Dalam pandangan behavioral, kepribadian manusia itu pada
hakikatnya adalah perilaku, karena hanya perilakulah yagn dapat diuji
dilaboratorium.
Konseling menurut pandangan behavioral ialah proses
terapeutik dengan menggunakan prosedur-prosedur sistematik untuk mengubah
perilaku maladaptif (perilaku yang tidak sesuai) menjadi perilaku adaptif
(perilaku yang sesuai) melalui proses belajar perilaku baru.

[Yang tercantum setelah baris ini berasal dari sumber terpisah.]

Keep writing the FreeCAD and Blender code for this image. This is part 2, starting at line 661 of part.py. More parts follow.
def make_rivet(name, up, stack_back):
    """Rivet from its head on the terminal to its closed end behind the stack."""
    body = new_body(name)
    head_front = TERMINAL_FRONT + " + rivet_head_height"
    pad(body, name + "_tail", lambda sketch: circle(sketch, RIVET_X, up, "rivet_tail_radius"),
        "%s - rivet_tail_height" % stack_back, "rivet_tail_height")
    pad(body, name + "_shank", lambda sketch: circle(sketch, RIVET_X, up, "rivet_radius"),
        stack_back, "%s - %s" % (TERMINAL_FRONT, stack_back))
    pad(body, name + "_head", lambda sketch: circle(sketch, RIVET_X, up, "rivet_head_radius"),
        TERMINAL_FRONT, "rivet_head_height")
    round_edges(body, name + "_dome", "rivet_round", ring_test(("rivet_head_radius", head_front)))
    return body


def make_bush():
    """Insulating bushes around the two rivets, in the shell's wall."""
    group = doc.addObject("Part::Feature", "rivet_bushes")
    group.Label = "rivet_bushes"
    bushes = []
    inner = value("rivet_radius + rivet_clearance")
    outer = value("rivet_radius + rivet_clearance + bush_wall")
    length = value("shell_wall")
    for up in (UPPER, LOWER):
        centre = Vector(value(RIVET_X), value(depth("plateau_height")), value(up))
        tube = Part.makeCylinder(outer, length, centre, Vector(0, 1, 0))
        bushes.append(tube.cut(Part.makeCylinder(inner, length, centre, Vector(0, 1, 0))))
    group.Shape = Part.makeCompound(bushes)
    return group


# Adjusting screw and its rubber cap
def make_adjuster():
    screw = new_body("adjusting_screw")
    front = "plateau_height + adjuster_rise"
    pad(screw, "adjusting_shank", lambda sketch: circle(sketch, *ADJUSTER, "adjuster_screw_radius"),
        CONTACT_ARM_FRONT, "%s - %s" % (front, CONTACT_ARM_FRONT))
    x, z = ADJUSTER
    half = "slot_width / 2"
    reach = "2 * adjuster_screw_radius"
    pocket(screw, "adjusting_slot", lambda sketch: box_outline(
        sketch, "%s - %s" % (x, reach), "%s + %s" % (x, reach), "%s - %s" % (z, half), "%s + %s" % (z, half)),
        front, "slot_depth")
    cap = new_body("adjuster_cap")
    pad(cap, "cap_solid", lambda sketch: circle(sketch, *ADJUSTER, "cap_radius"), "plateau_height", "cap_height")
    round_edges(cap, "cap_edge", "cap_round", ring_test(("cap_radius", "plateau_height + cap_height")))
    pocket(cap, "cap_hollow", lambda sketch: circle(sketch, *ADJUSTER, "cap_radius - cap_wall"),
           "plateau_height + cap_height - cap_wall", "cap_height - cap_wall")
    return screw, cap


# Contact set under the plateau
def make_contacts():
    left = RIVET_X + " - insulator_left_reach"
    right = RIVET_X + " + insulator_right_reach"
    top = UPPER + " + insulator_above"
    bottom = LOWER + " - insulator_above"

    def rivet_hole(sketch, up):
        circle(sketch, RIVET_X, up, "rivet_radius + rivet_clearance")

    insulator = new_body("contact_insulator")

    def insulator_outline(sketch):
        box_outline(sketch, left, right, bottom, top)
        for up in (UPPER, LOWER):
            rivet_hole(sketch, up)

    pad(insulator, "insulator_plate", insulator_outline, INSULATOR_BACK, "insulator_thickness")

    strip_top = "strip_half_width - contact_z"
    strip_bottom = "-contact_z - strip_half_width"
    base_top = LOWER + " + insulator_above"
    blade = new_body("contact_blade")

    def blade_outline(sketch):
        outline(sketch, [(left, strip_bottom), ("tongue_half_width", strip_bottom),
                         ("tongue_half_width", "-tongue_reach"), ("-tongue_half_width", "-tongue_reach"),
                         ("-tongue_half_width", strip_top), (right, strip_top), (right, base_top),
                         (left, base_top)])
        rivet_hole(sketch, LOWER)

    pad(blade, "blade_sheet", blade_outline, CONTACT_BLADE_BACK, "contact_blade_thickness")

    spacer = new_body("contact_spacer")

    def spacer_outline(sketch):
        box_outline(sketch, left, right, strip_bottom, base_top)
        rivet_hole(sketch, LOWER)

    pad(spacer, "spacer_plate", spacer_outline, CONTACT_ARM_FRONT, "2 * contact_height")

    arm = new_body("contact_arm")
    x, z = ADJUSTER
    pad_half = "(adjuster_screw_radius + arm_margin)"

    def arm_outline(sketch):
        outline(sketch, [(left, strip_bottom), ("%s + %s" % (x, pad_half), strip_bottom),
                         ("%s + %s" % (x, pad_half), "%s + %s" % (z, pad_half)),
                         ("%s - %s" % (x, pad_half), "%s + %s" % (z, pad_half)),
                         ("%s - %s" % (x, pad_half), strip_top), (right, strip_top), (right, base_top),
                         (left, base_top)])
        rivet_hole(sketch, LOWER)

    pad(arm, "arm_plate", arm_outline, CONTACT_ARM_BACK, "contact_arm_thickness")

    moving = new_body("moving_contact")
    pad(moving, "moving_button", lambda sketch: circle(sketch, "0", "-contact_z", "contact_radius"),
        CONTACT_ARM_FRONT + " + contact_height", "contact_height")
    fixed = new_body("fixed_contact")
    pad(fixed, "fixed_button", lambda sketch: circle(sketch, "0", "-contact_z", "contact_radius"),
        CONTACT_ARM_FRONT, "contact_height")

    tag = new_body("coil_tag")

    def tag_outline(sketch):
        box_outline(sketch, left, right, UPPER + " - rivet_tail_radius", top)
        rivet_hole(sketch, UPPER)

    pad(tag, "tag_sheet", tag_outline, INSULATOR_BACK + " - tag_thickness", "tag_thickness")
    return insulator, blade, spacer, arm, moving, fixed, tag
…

Kondisi hubungan terapi behavior terdiri dari tujuan, peran
konselor, peran konseli,dan kondisi
hubungan.
Adapun mekanisme pengubahannya terdiri dari
Tahap-tahap
konseling : assessment, menentukan tujuan, mengimplementasikan teknik,
mengakhiri konseling.
Tekhnik-tekhnik
konseling : Applied Behavioral Analysis: Operant Conditioning, relaksasi pelatihan tihan
terkait,desensitisasi sistematis, dalam paparan vivio dan pembelajaran, eye
movement desensitisasi dan repprocessing,keterampilan social pelatihan,
relaksasi dan kebutu Self-Modifikasi Program dan Self-Directed Behavior, Multimodal
Terapi: Terapi Perilaku Klinis, Mindfulness dan Penerimaan Berbasis Cognitive
Therapy (Mindfulness and Acceptance-Based Cognitive Behavior Therapy)
Kelebihan teori behavior:
Pembuatan tujuan terapi antara
konselor dan konseli di awal konseli dan itu dijadikan acuan keberhasilan
proses terapi
Memiliki berbagai macam teknik
konseling yang teruji dan selalu diperbaharui
Waktu
konseling relatif singkat
Kolaborasi
yang baik antara konselor dan konseli dalam penetapan tujuan dan pemilihan
teknik.
Kelemahan
Dapat mengubah perilaku tetapi tidak mengubah perasaan
Mengabaikan faktor relasional penting dalam terapi
Tidak memberikan wawasan
Mengobati
gejala dan bukan penyebab
Melibatkan
kontrol dan manipulasi oleh konselor
B.
SARAN
Teori belajar dan pembelajaran behavioristik dalam pendekatan
konseling hendaknya dipahami oleh para pendidik dan diterapkan dalam dunia pendidikan dengan benar, sehingga
tujuan pendidikan akan benar-benar dapat dicapai.
SUMBER
RUJUKAN
Corey G. (2009). Theory and Practice of Counseling
and Psychotherapy (8th ed.). Belmont, CA: Brooks/Cole.